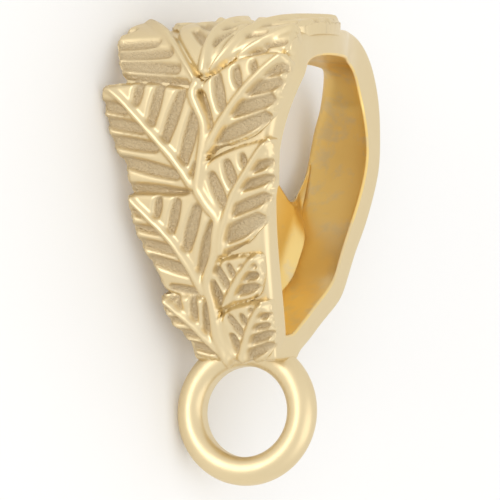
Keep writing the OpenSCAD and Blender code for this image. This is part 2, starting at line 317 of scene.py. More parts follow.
STEM = (
    (-0.27, 11.93), (-0.52, 11.65), (-0.27, 11.05), (0.07, 10.44), (0.09, 9.95), (-0.02, 9.34),
    (-0.24, 8.42), (-0.45, 7.62), (-0.31, 7.38), (0.12, 6.75), (0.56, 6.3), (0.32, 5.67),
    (0.23, 5.1), (-0.01, 4.51), (-0.39, 3.92), (-0.52, 3.32), (-0.41, 2.72), (-0.45, 2.11),
    (-0.58, 1.16), (-0.27, 0.21),
)

# The casting rests on its left side: this upright direction points to the surface, and the
# shift puts the middle of its box over the origin.
REST_DOWN = (-0.9640, 0.2420, -0.1070)
REST_SHIFT = (-5.16964, -4.90024, 3.90791)

# How the relief is cast and worn, in mm

LEAF_WEAR = 0.05  # taken off the leaves all over
SHOULDER_WIDTH, SHOULDER_DROP = 0.22, 0.13  # a leaf rounds down to its edge
LEAF_SLOPE = 0.13  # breadth of a leaf's sloping side
CREASE_WIDTH, CREASE_DEPTH = 0.11, 0.14  # the recess beside a leaf that lies on top
RIB_TAPER = 0.2  # share of the rib's width that each side loses towards the tip
RIB_CLEARANCE = 0.12  # breadth over which a groove ends at the midrib
GROOVE_SLOPE = 0.17  # breadth of a groove's sloping wall
NARROW_GROOVES = (0.11, 0.17)  # stated half widths between which the widening sets in
NARROW_WIDTH = 0.95  # share of the stated width that the narrowest grooves get
GROOVE_RUN_OUT = 0.14  # a groove on the left runs on so far past its stated end
STEM_SLOPE, STEM_CROWN = 0.14, 0.2  # breadth of the stem's sides and height of its crown
OUTLINE_SPARE = 0.03  # the layer reaches so far past the leaves' outlines
TIP_WEAR, WORN_FROM, WORN_OVER = 0.24, 18.3, 2.4  # the tips on top of the loop are worn down

# Band and web wear, and painted reflection inside: a length in mm, shares, and rows of the loop
# table

OUTER_WEAR = 1.6  # share of the edge rounding that the outer edges get
PANEL_EDGE_WEAR = 0.22  # further rounding of the panel's right edge
# The part that looks in is painted a deeper gold, for gold reflected in gold.
INSIDE_PART = (0.52, 0.97)  # the part of a section, from the outer left corner on, that looks in
STRAP_LIP_ROWS = (12.5, 14.0, 17.8, 19.3)
PANEL_EDGE_ROWS = (2, 4, 10, 12)
# Low in the strap less of the painted reflection's deep gold is laid on the inside, by these rows
# and shares.
PALE_INSIDE_ROWS = (20.2, 21.2, 22.6, 23.6)
DEEP_GOLD_SHARES = (1.0, 0.25, 0.25, 0.9)  # share of the deep colour at those rows
WEB_STEP = 0.05  # spacing of the web's mesh
WEB_ROOT = 0.7  # how near the inner line the web ends inside the band, from the outer line
CREST_ROUND, CREST_DROP = 0.2, 0.16  # the crest's inner edge is rounded
THIN_FROM, THIN_OVER = 0.71, 0.11  # shares of the loop's depth where the web starts to thin
THIN_SHARE, THIN_HEIGHT = 0.93, 3.0  # how much it thins at the crest, and how far down

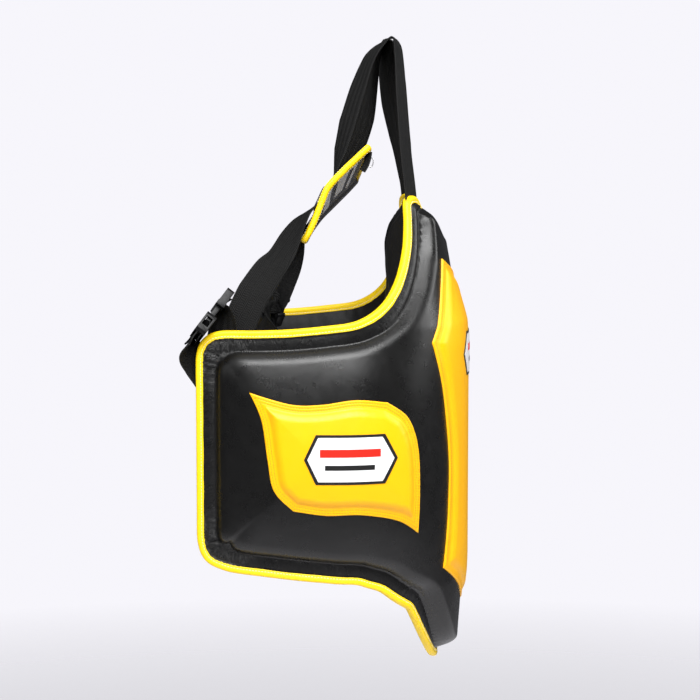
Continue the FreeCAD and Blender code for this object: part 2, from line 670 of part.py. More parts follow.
# ---- all pieces ---------------------------------------------------------------------------------------------
def all_parts():
    parts = {}
    layers = body_layers(front_columns(), False)
    parts["front_cover"], parts["front_foam"], parts["front_lining"] = layers
    parts["front_top_binding"], parts["tongue_binding"] = front_bindings()
    parts["front_patch_foam"], parts["front_patch"] = patch_layers(front_patch_grid(), 6.0)
    parts["front_badge"] = badge_solid(0, -385, 62, 27, 6.0)
    parts["shoulder_strap_right"] = ribbon_solid(SHOULDER_RIGHT)
    parts["shoulder_strap_left"] = ribbon_solid(SHOULDER_LEFT)
    parts["yoke_panel"] = patch_solid(yoke_grid(YOKE_PANEL, YOKE_TAPE), yoke_grid(0, YOKE_TAPE))
    parts["yoke_patch"] = patch_solid(yoke_grid(YOKE_FACE, YOKE_TAPE), yoke_grid(YOKE_PANEL + CLEAR, YOKE_TAPE))
    parts["yoke_binding"] = yoke_binding()
    for name, side in (("right", -1), ("left", 1)):
        layers = body_layers(wing_columns(side), True)
        parts[f"wing_cover_{name}"], parts[f"wing_foam_{name}"], parts[f"wing_lining_{name}"] = layers
        parts[f"wing_binding_{name}"] = wing_binding(side)
        patch = patch_layers(side_patch_grid(side), 4.5)
        parts[f"side_patch_foam_{name}"], parts[f"side_patch_{name}"] = patch
        parts[f"side_badge_{name}"] = badge_solid(side * (CORNER_S - 12), -494, 47, 29, 4.5)
        parts[f"lower_strap_{name}"] = lower_strap(name)
        parts[f"anchor_tape_{name}"] = anchor_tape(name)
        shapes = {"buckle_socket": socket_shape(), "buckle_plug": plug_shape(),
                  "latch_arm_upper": latch_arm_shape(1), "latch_arm_lower": latch_arm_shape(-1)}
        for node, shape in shapes.items():
            shape.Placement = BUCKLES[name].multiply(shape.Placement)
            parts[f"{node}_{name}"] = shape
    return parts


def main():
    os.makedirs("parts", exist_ok=True)
    for node, shape in sorted(all_parts().items()):
        solids = len(shape.Solids)
        print(f"{node}: valid {shape.isValid()}, {solids} solid, {shape.Volume / 1000:.1f} cm3")
        shape.exportStep(f"parts/{node}.step")


main()
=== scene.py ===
"""Looks of the chest protector: leather covers over foam, bound hems, stitched patches, webbing and buckles.
Shapes are worked out in millimetres from outlines close to the solid model's and turned into metres when a
mesh is made. +Z is up, the front faces -Y, and s is the distance round the body from the front's centre."""

from math import atan2, cos, pi, radians, sin

import bmesh
import bpy
import numpy as np
from mathutils import Matrix, Quaternion, Vector


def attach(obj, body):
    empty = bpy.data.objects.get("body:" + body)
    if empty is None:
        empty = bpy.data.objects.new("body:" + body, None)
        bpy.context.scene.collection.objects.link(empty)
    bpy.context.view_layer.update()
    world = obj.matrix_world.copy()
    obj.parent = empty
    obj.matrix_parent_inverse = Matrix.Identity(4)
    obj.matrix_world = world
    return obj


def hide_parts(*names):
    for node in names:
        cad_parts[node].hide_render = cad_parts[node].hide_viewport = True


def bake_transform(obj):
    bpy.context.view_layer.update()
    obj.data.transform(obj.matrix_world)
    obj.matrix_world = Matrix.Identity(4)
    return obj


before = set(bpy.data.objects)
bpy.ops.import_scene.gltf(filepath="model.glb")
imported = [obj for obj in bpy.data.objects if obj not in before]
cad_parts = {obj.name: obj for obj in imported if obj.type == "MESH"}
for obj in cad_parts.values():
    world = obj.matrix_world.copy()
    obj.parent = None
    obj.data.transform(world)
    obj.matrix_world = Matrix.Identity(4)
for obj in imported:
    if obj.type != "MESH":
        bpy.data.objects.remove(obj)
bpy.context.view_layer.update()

MM = 0.001
RANDOM = np.random.RandomState(7)

# ---- driving sizes in millimetres, close to the solid model's ----
HALF_WIDTH = 172.0          # half axes of the elliptic front
FRONT_REACH = 133.0
CORNER_Y = 72.0             # where the front ends and the wings begin
WING_LENGTH = 160.0
WING_CURVE = 1000.0         # radius of a wing's slight bend
SPLIT_ANGLE = 47.5          # where the body flexes, round the front's ellipse
TONGUE_TIP_Z = -771.0
TONGUE_HALF = 112.0         # half-width at which the tongue's edge has risen by TONGUE_RISE
TONGUE_RISE = 62.0
CHEST_LEAN = 28.0           # how far the chest's top leans back
TONGUE_LEAN = 7.0
BINDING = 5.0
FLANGE = 6.0                # thickness of the flat sewn margin
FRONT_RAISE = 30.0          # height of the foam over the margin
WING_RAISE = 17.0
FRONT_BULGE = 24.0          # depth of the lining behind the margin
WING_BULGE = 8.0
CHEST_BULGE = 20.0
BULGE_REACH = 50.0
FLANGE_WIDTH = 19.0         # width of the margin
NECK_FLANGE = 4.0
TIP_FLANGE = 6.0
SLOPE_WIDTH = 16.0          # width of the foam's rounded shoulder
WING_CROWN = 15.0           # how much a wing's foam still rises beyond its shoulder
CROWN_REACH = 120.0
WING_DROP = 8.0             # how much lower a wing's foam starts at its shoulder
FRONT_TRIM = 5.0            # how much the front's foam is trimmed, and more at the chest
CHEST_TRIM = 4.0
MARGIN_ROLL = 3.6           # height of the low roll in the margin at the neck and armholes
CORNER_ROUND = 30.0         # how far the foam's rear corners are rounded
HEM_STEP = 1.3
STITCH_SPACING = 3.7
WEBBING = 40.0
WEBBING_THICK = 1.6
FLEX_X = 126.8              # half-width at the flex line
REAR_X = HALF_WIDTH + WING_LENGTH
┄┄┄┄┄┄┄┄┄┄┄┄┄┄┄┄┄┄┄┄
Extract the lines from the line with "47, 29, 4.5)" through the line with "for node in". Keep both of those lines, copy everything exactly, and add nothing.

*REPLY TO THE TASK:*
        parts[f"side_badge_{name}"] = badge_solid(side * (CORNER_S - 12), -494, 47, 29, 4.5)
        parts[f"lower_strap_{name}"] = lower_strap(name)
        parts[f"anchor_tape_{name}"] = anchor_tape(name)
        shapes = {"buckle_socket": socket_shape(), "buckle_plug": plug_shape(),
                  "latch_arm_upper": latch_arm_shape(1), "latch_arm_lower": latch_arm_shape(-1)}
        for node, shape in shapes.items():
            shape.Placement = BUCKLES[name].multiply(shape.Placement)
            parts[f"{node}_{name}"] = shape
    return parts


def main():
    os.makedirs("parts", exist_ok=True)
    for node, shape in sorted(all_parts().items()):
        solids = len(shape.Solids)
        print(f"{node}: valid {shape.isValid()}, {solids} solid, {shape.Volume / 1000:.1f} cm3")
        shape.exportStep(f"parts/{node}.step")


main()
=== scene.py ===
"""Looks of the chest protector: leather covers over foam, bound hems, stitched patches, webbing and buckles.
Shapes are worked out in millimetres from outlines close to the solid model's and turned into metres when a
mesh is made. +Z is up, the front faces -Y, and s is the distance round the body from the front's centre."""

from math import atan2, cos, pi, radians, sin

import bmesh
import bpy
import numpy as np
from mathutils import Matrix, Quaternion, Vector


def attach(obj, body):
    empty = bpy.data.objects.get("body:" + body)
    if empty is None:
        empty = bpy.data.objects.new("body:" + body, None)
        bpy.context.scene.collection.objects.link(empty)
    bpy.context.view_layer.update()
    world = obj.matrix_world.copy()
    obj.parent = empty
    obj.matrix_parent_inverse = Matrix.Identity(4)
    obj.matrix_world = world
    return obj


def hide_parts(*names):
    for node in names:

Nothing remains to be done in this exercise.